Sorry I didn’t respond to you earlier on that. Of course, I fully agree with your wisdom comments, etc. and, as always, appreciate your views and comments.
The Car and Its Operation
What must be done before starting the Car? Answer No. 1
Before starting the car, fill the radiator (by removing cap at top) with clean fresh water. If perfectly clean water cannot be obtained it is advisable to strain it through muslin or other similar material [ . . . ]
What about Gasoline? Answer No. 2
The ten-gallon gasoline tank should be filled—nearly full—and the supply should never be allowed to get low. When filling the tank be sure that there are no naked flames within several feet, as the vapor is extremely volatile and travels rapidly [ . . . ]
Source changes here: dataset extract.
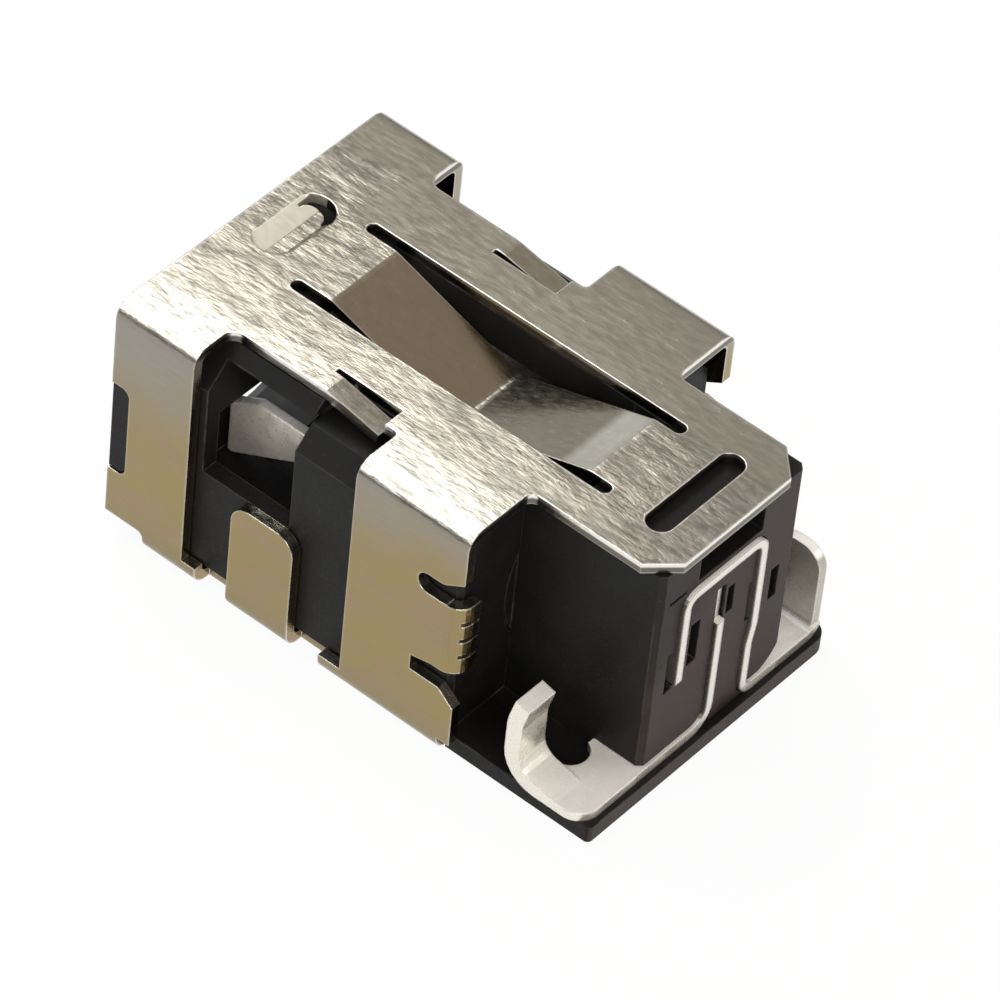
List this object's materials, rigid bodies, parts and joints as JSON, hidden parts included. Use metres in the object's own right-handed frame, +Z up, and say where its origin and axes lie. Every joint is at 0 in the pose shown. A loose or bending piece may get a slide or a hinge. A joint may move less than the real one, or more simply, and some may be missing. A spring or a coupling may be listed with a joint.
{
  "type": "dc barrel jack",
  "caption": "Low DC barrel jack: a folded metal shield with a leaf spring round a black housing, a centre pin in a round bore, and solder terminals at the rear.",
  "frame": {"origin": "centre of the outline in X and Y, at the height of the face the jack rests on", "axes": "+Y runs from the plug's mouth to the solder terminals, +X is the side with the solder finger, +Z is up"},
  "size_m": [0.008, 0.0124, 0.0062],
  "materials": {
    "shield_nickel": "brushed nickel plate",
    "housing_black": "satin moulded plastic",
    "block_black": "satin moulded plastic",
    "contact_tin": "tin plated spring alloy",
    "terminal_tin": "tin plated alloy",
    "pin_metal": "plated turned metal"
  },
  "bodies": {
    "root": {"shield": "shield_nickel", "housing": "housing_black", "rear_block": "block_black", "sleeve_contact": "contact_tin", "pin_terminal": "terminal_tin", "centre_pin": "pin_metal"}
  },
  "joints": []
}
How about the Oiling System? Answer No. 3
Upon. receipt of the car see that a supply of medium light, high-grade gas engine oil is poured into the crank case through the breather pipe at the front of the engine [ . . . ]
How are Spark and Throttle Levers used? Answer No. 4
Under the steering wheel are two small levers. The right-hand (throttle) lever controls the amount of mixture (gasoline and air) which goes into the engine. When the engine is in operation, the farther this lever is moved downward toward the driver (referred to as “opening the throttle”) the faster the engine runs and the greater the power furnished, the left-hand lever controls the spark, which explodes the gas in the cylinders of the engine. The advancing of this lever ” advances the spark,” [ . . . ]
[ . . . ]
What care should be given the Filling Plugs and Connections? Answer No. 141
Keep the filling plugs and connections tight and the top of the battery clean. Wiping the battery with a rag moistened with ammonia will counteract the effect of any of the solution which may be on the outside of the battery. A coating of heavy oil or vaseline will protect the connectors from corrosion.
Very funny Gordon. And if you did not properly prepare, you might very well have driven into a TAR pit.